Now that I’m an adult, I often think back to events from my childhood and I realize I never had any sort of appreciation for the work my parents did to make them happen.
Pumpkin carving fits squarely in that category.
Looking back to my own childhood, I do not remember my parents finding time in our very busy week to buy pumpkins, wrestling us into our shoes and carseats and arbitrating our bickering.

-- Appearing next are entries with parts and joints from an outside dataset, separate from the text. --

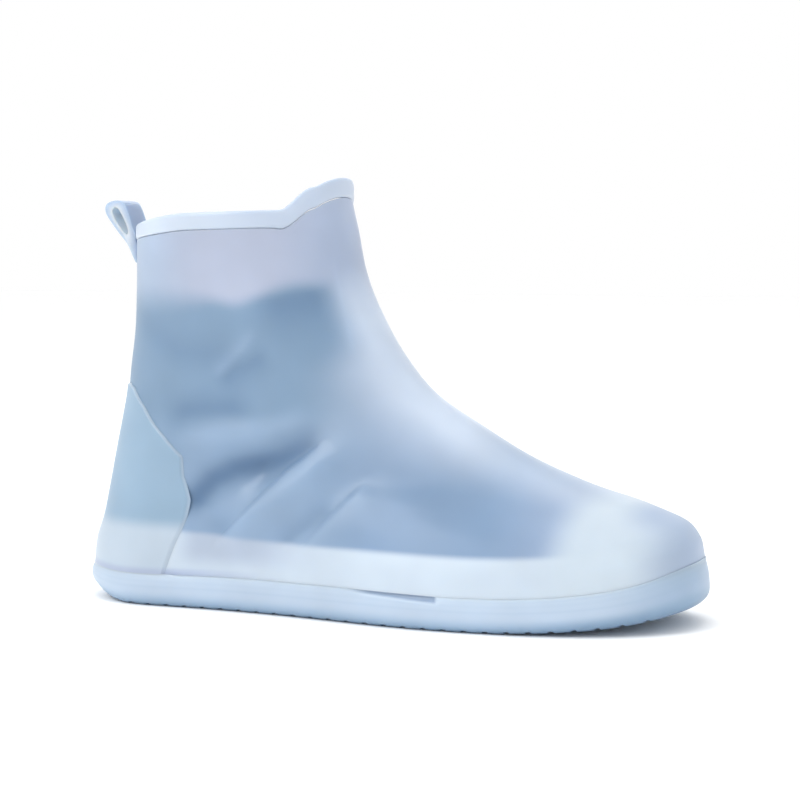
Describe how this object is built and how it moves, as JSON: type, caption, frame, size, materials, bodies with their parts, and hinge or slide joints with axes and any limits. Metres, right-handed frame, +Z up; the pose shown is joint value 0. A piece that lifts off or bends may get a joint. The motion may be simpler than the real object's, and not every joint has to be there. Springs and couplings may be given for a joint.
{
  "type": "overshoe",
  "caption": "Hollow high-top rubber shoe cover for a right foot, with cup outsole, thickened collar rim rising to a front tongue, heel panel and rear pull loop.",
  "frame": {"origin": "on the ground under the middle of the cover's bounding box", "axes": "+X from heel to toe, +Y to the inner (medial) side of the right foot, +Z up"},
  "size_m": [0.3004, 0.1066, 0.1991],
  "materials": {
    "outsole": "frosted, milky blue moulded rubber",
    "upper_shell": "frosted, translucent blue moulded rubber",
    "collar_band": "thick milky rim of the same rubber",
    "pull_loop": "moulded loop of the same rubber",
    "heel_counter": "raised panel of the same rubber"
  },
  "bodies": {
    "root": {"outsole": "outsole", "upper_shell": "upper_shell", "collar_band": "collar_band", "pull_loop": "pull_loop", "heel_counter": "heel_counter"}
  },
  "joints": []
}
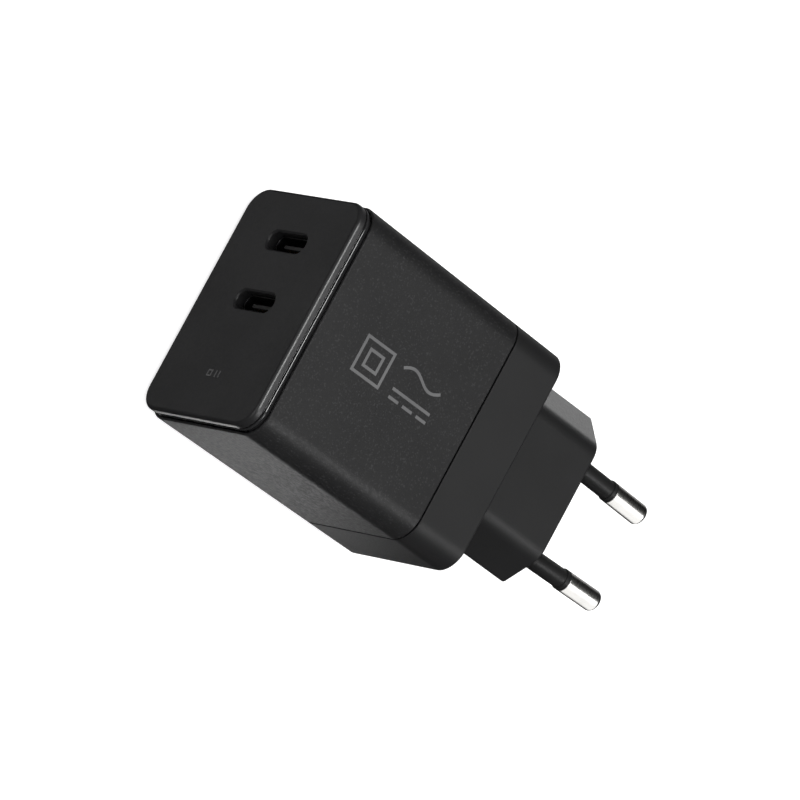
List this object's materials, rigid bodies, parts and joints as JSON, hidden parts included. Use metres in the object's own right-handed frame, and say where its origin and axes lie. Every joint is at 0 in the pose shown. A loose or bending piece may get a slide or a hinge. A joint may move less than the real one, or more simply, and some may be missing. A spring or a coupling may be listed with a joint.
{
  "type": "usb wall charger",
  "caption": "Compact mains charger with a box housing, upright outlet slots in a proud front plate and a fixed round-pin plug on a long nose at the rear.",
  "frame": {"origin": "centre of the plug nose's end face, midway between the pins", "axes": "+X along the pin row, +Y out of the nose with the pins, +Z square to the broad sides"},
  "size_m": [0.0444, 0.0914, 0.034],
  "materials": {
    "chip_black": "moulded",
    "can_sleeve": "plastic sleeve",
    "ferrite": "sintered",
    "enamelled_wire": "enamelled",
    "disc_blue": "coated",
    "film_yellow": "moulded",
    "front_satin": "satin",
    "fuse_brown": "moulded",
    "spreader_aluminium": "sheet",
    "film_clear": "film",
    "lead_copper": "tinned",
    "pin_plating": "nickel plated",
    "sleeve_black": "satin",
    "shell_textured": "fine matte texture",
    "board_green": "solder mask",
    "contact_gold": "gold plated",
    "outlet_black": "moulded",
    "outlet_steel": "dark plated",
    "inductor_grey": "pressed powder",
    "can_bare": "bare can",
    "carrier_grey": "moulded",
    "nose_matte": "smooth matte",
    "rear_smooth": "smooth matte",
    "chip_ceramic": "sintered",
    "pad_soft": "soft",
    "bobbin_black": "moulded",
    "winding_tape": "polyester tape",
    "ring_gloss": "gloss"
  },
  "bodies": {
    "root": {"bridge_rectifier": "chip_black", "bulk_capacitors": "can_sleeve", "choke_core": "ferrite", "choke_windings": "enamelled_wire", "disc_capacitor": "disc_blue", "film_capacitor": "film_yellow", "front_plate": "front_satin", "fuse": "fuse_brown", "heat_spreader": "spreader_aluminium", "insulation_sheet": "film_clear", "left_mains_lead": "lead_copper", "left_pin": "pin_plating", "left_pin_sleeve": "sleeve_black", "main_shell": "shell_textured", "mains_board": "board_green", "optocoupler": "chip_black", "outlet_1_contacts": "contact_gold", "outlet_1_insulator": "outlet_black", "outlet_1_shell": "outlet_steel", "outlet_2_contacts": "contact_gold", "outlet_2_insulator": "outlet_black", "outlet_2_shell": "outlet_steel", "outlet_board": "board_green", "outlet_controllers": "chip_black", "outlet_inductors": "inductor_grey", "output_capacitors": "can_bare", "pin_carrier": "carrier_grey", "plug_nose": "nose_matte", "power_switch": "chip_black", "primary_controller": "chip_black", "rear_shell": "rear_smooth", "right_mains_lead": "lead_copper", "right_pin": "pin_plating", "right_pin_sleeve": "sleeve_black", "small_parts": "chip_ceramic", "synchronous_rectifier": "chip_black", "thermal_pad": "pad_soft", "transformer_bobbin": "bobbin_black", "transformer_core": "ferrite", "transformer_winding": "winding_tape", "trim_ring": "ring_gloss"}
  },
  "joints": []
}
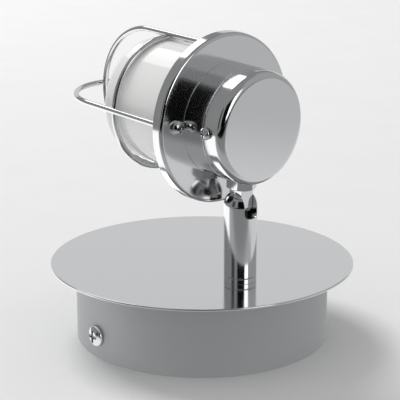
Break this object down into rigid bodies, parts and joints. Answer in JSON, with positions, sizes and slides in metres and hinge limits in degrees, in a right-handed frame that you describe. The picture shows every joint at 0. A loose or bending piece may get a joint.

I mean, I don’t want to be dramatic here, but doing ANYTHING with small children is a lot of work, and we haven’t even left the driveway!

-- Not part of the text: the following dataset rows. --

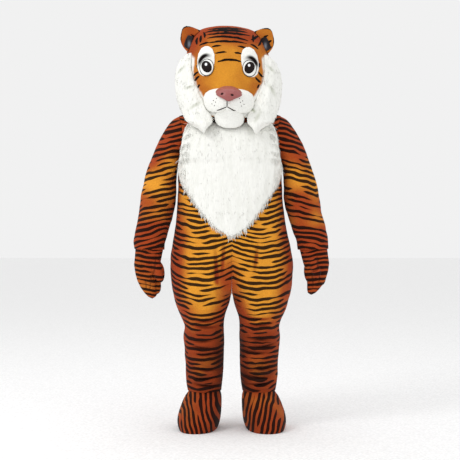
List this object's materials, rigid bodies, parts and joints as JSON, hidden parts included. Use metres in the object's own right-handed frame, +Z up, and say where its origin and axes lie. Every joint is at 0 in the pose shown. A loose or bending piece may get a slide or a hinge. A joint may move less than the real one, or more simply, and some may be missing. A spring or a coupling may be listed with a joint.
{
  "type": "mascot costume",
  "caption": "Full-body tiger mascot costume with a hollow plush head, striped suit, white bib and cheek ruffs, mitts and foot covers.",
  "frame": {"origin": "midway between the wearer's shoulders, on the line through the tops of the armholes", "axes": "+Z up, -Y towards the front of the costume, +X towards the wearer's left"},
  "size_m": [0.9049, 0.4967, 1.8585],
  "materials": {
    "tiger_plush": "short striped plush",
    "white_fur": "long soft pile",
    "dark_fur": "short soft pile",
    "eye_white": "gloss",
    "eye_dark": "gloss",
    "nose_vinyl": "satin",
    "zip_metal": "dull"
  },
  "bodies": {
    "suit": {"front_left": "tiger_plush", "front_right": "tiger_plush", "back_left": "tiger_plush", "back_right": "tiger_plush", "sleeve_left": "tiger_plush", "sleeve_right": "tiger_plush", "mitt_left": "tiger_plush", "mitt_right": "tiger_plush", "spat_left": "tiger_plush", "spat_right": "tiger_plush", "head_front": "tiger_plush", "head_back": "tiger_plush", "ear_left": "tiger_plush", "ear_right": "tiger_plush", "bib": "white_fur", "brow_left": "white_fur", "brow_right": "white_fur", "muzzle_left": "white_fur", "muzzle_right": "white_fur", "chin": "white_fur", "ruff_left": "white_fur", "ruff_right": "white_fur", "ear_lining_left": "dark_fur", "ear_lining_right": "dark_fur", "eye_left": "eye_white", "eye_right": "eye_white", "pupil_left": "eye_dark", "pupil_right": "eye_dark", "nose": "nose_vinyl", "zip_chain": "zip_metal", "zip_slider": "zip_metal"},
    "pull_tab": {"zip_pull": "zip_metal"}
  },
  "joints": [
    {"name": "pull_tab_hinge", "type": "hinge", "parent": "suit", "child": "pull_tab", "pos_m": [0, 0.13506, -0.02724], "axis": [1, 0, 0], "range_deg": [0, 130]}
  ]
}
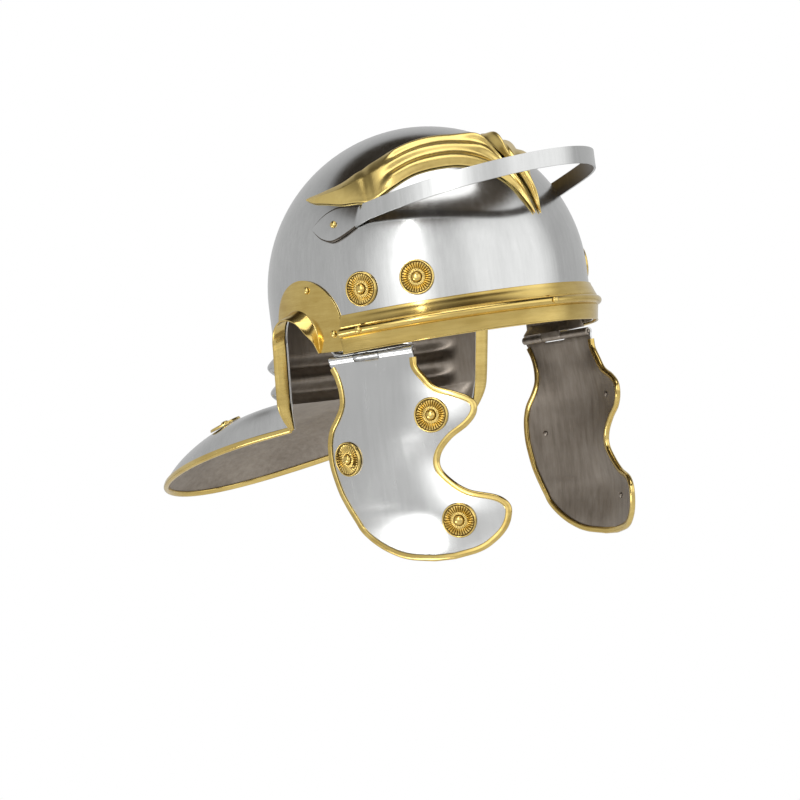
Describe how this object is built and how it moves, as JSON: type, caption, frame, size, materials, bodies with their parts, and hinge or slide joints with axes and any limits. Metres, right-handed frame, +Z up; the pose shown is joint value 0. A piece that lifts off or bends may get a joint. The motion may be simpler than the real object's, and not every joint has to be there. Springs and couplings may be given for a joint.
{
  "type": "roman legionary helmet",
  "caption": "Steel helmet with a brow bar, a wide neck guard, brass ear guards, eyebrows and rosettes, and cheek pieces on hinges.",
  "frame": {"origin": "the inside of the crown at its highest point, where the helmet sits on the head", "axes": "+Z up, -Y the way the wearer looks, +X the wearer's left"},
  "size_m": [0.2272, 0.4101, 0.297],
  "materials": {
    "steel": "satin polish",
    "brass": "polished"
  },
  "bodies": {
    "helmet": {"bowl": "steel", "brow_bar": "steel", "hinge_leaf_right": "steel", "hinge_leaf_left": "steel", "hinge_pin_right": "steel", "hinge_pin_left": "steel", "neck_guard_trim": "brass", "brow_band": "brass", "rivet_band_front": "brass", "ear_guard_right": "brass", "ear_guard_left": "brass", "eyebrow_right": "brass", "eyebrow_left": "brass", "rosette_temple_right": "brass", "rosette_temple_left": "brass", "rosette_brow_right": "brass", "rosette_brow_left": "brass", "rosette_neck_right": "brass", "rosette_neck_left": "brass", "rivet_ear_upper_right": "brass", "rivet_ear_upper_left": "brass", "rivet_ear_front_right": "brass", "rivet_ear_front_left": "brass", "rivet_bar_right": "brass", "rivet_bar_left": "brass", "rivet_band_right": "brass", "rivet_band_left": "brass"},
    "cheek_piece_right": {"cheek_plate_right": "steel", "cheek_trim_right": "brass", "rosette_cheek_rear_right": "brass", "rosette_cheek_front_right": "brass", "rosette_cheek_lower_right": "brass"},
    "cheek_piece_left": {"cheek_plate_left": "steel", "cheek_trim_left": "brass", "rosette_cheek_rear_left": "brass", "rosette_cheek_front_left": "brass", "rosette_cheek_lower_left": "brass"}
  },
  "joints": [
    {"name": "cheek_hinge_right", "type": "hinge", "parent": "helmet", "child": "cheek_piece_right", "pos_m": [-0.09165, -0.031, -0.1538], "axis": [-0.1317, 0.9913, 0], "range_deg": [-15, 85]},
    {"name": "cheek_hinge_left", "type": "hinge", "parent": "helmet", "child": "cheek_piece_left", "pos_m": [0.09165, -0.031, -0.1538], "axis": [-0.1317, -0.9913, 0], "range_deg": [-15, 85]}
  ]
}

Of course, kids are inherently selfish, so they never consider any of the sacrifices made on their behalf — that someone is devoting most of their waking hours to making sure they are fed and clothed and that their backpack isn’t left in the middle of the floor young lady!
Everyday tasks like getting children dressed in the morning and brushing teeth take their own amount of focus and teamwork, but it’s the extra stuff that is really impressive –homemade birthday cakes, dyeing Easter eggs, pumpkin carving. Those things have to fit into days that are already just so, so busy.

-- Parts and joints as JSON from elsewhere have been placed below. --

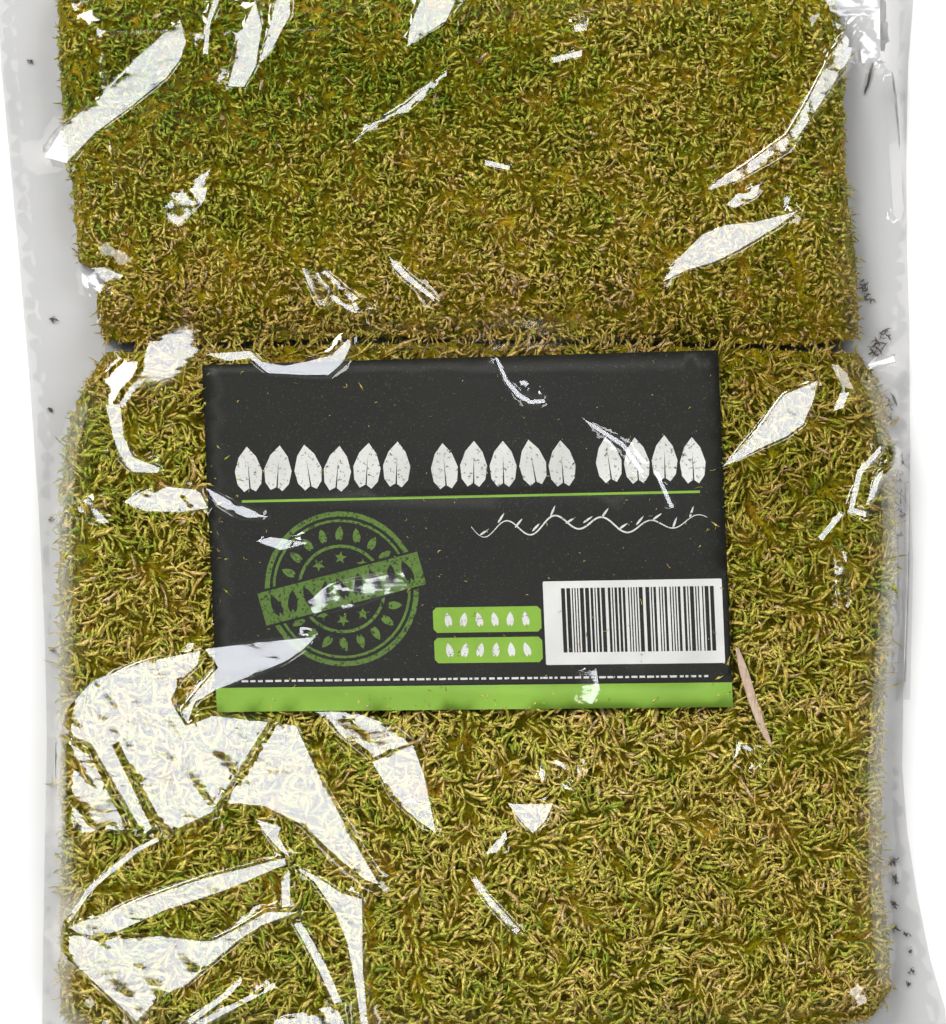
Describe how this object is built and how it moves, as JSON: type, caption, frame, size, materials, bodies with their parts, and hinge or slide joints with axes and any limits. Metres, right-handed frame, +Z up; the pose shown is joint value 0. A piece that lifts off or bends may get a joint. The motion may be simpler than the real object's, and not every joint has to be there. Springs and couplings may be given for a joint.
{
  "type": "clear bag of sheet moss",
  "caption": "Flat clear film bag that lies on its back and holds mats of sheet moss with a plain card under the film.",
  "frame": {"origin": "under the middle of the bag, on the surface that it lies on", "axes": "+X across the bag to its right, +Y along it to its top end, +Z up out of its front"},
  "size_m": [0.3258, 0.413, 0.029],
  "materials": {
    "moss_green": "matte",
    "moss_olive": "matte",
    "printed_card": "satin",
    "straw": "matte",
    "clear_film": "gloss"
  },
  "bodies": {
    "root": {"moss_sheet_upper": "moss_green", "moss_sheet_lower": "moss_olive", "label_card": "printed_card", "dry_stem": "straw", "bag_front_film": "clear_film", "bag_back_film": "clear_film"}
  },
  "joints": []
}
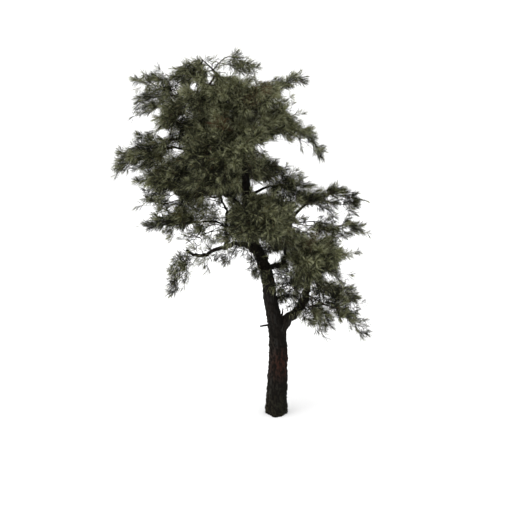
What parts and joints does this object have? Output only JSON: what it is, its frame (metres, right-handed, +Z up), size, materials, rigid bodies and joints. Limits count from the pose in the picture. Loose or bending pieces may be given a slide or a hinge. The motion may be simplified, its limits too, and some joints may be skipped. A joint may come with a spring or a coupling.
{
  "type": "pine tree",
  "caption": "Leaning pine tree with a stout bare trunk, a low side bough and a layered crown of separate needle masses, cut flat at the ground.",
  "frame": {"origin": "middle of the flat cut under the trunk, at ground level", "axes": "+Z up the tree; -Y towards the open side of the crown; the crown leans towards -X and the low bough grows towards +X"},
  "size_m": [4.9087, 3.8, 7.0846],
  "materials": {
    "bark": "rough, plated bark",
    "bough_bark": "rough bark",
    "needles": "matt dark green needles"
  },
  "bodies": {
    "root": {"bough_back_low": "bough_bark", "bough_back_middle": "bough_bark", "bough_back_upper": "bough_bark", "bough_front_low": "bough_bark", "bough_front_middle": "bough_bark", "bough_left_arched": "bough_bark", "bough_left_branch": "bough_bark", "bough_left_low": "bough_bark", "bough_left_middle": "bough_bark", "bough_left_upper": "bough_bark", "bough_left_upright": "bough_bark", "bough_right_back": "bough_bark", "bough_right_high": "bough_bark", "bough_right_low": "bough_bark", "bough_right_middle": "bough_bark", "bough_right_upper": "bough_bark", "dead_stub": "bough_bark", "foliage_back_low": "needles", "foliage_back_middle": "needles", "foliage_back_right": "needles", "foliage_back_right_low": "needles", "foliage_back_upper": "needles", "foliage_crown_back": "needles", "foliage_crown_front_left": "needles", "foliage_crown_front_right": "needles", "foliage_front_low": "needles", "foliage_front_low_right": "needles", "foliage_front_middle": "needles", "foliage_front_upper": "needles", "foliage_inner_back": "needles", "foliage_leader_left": "needles", "foliage_leader_right": "needles", "foliage_left_arm": "needles", "foliage_left_back": "needles", "foliage_left_crown": "needles", "foliage_left_hanging": "needles", "foliage_left_heart": "needles", "foliage_left_inner": "needles", "foliage_left_low": "needles", "foliage_left_low_inner": "needles", "foliage_left_middle": "needles", "foliage_left_shoulder": "needles", "foliage_left_upper": "needles", "foliage_left_upper_low": "needles", "foliage_right_arm": "needles", "foliage_right_back": "needles", "foliage_right_crown": "needles", "foliage_right_front": "needles", "foliage_right_hanging": "needles", "foliage_right_heart": "needles", "foliage_right_inner": "needles", "foliage_right_low": "needles", "foliage_right_low_tip": "needles", "foliage_right_middle": "needles", "foliage_right_middle_back": "needles", "foliage_right_upper": "needles", "foliage_right_upper_tip": "needles", "foliage_trunk_tuft": "needles", "leader_right": "bough_bark", "trunk": "bark"}
  },
  "joints": []
}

Back then I never once considered the planning it requires to add pumpkin carving into the schedule.
For our family, the kids get home from the bus after 4 p.m., which makes our evenings very very full. If you add anything else then GONE is time for an afternoon snack, or sorting through school papers. Sorry. I cannot make dinner, there simply isn’t time, why aren’t you scooping?
My kids probably won’t remember the big fight over which pumpkin belonged to which kid, how impatient Mom was with the three-year old who kept asking to use the knife, or that it got dark before we could finish.
I hope they’ll look back on it fondly, bickering and all. And when they’re adults maybe they’ll even wonder how in the world Mom managed to fit those four giant pumpkins into the grocery cart with Thomas and Anna. Perhaps they’ll remember spreading out a quilt in the gorgeous fall weather, David being distracted too by Harry Potter to join in, and Mary offering to clean all four pumpkins. And that we all laughed when Thomas asked me to carve a “grumpy pumpkin,” because “Grumpy Pumpkin” describes Thomas’s Halloween mood so well.
When I think back to carving pumpkins, what I remember is my mom spreading newspaper over the kitchen table. We scooped out the seeds, then drew faces on our pumpkins, and watched as our dad carefully cut along our drawings. We never used kits or fancy tools; our jack-o-lanterns were always lopsided and jolly.
I do not remember us three kids fussing, or fighting, or my dad telling us to pipe down and wait our turn. I don’t remember my mom having to stay up later than normal to clean up from dinner, or getting on the floor to clean pumpkin slime.
What I remember is that we were together, and it was Halloween.
In 10 years of Halloween, our pumpkins have never been lit by a candle, because who can remember to buy them?!
Sweet post!
honest to goodness it’s the details that get me every time. you gotta devote an afternoon to carving pumpkins AND find candles!? we gotta buy presents AND wrap them AND add ribbons? it’s too much.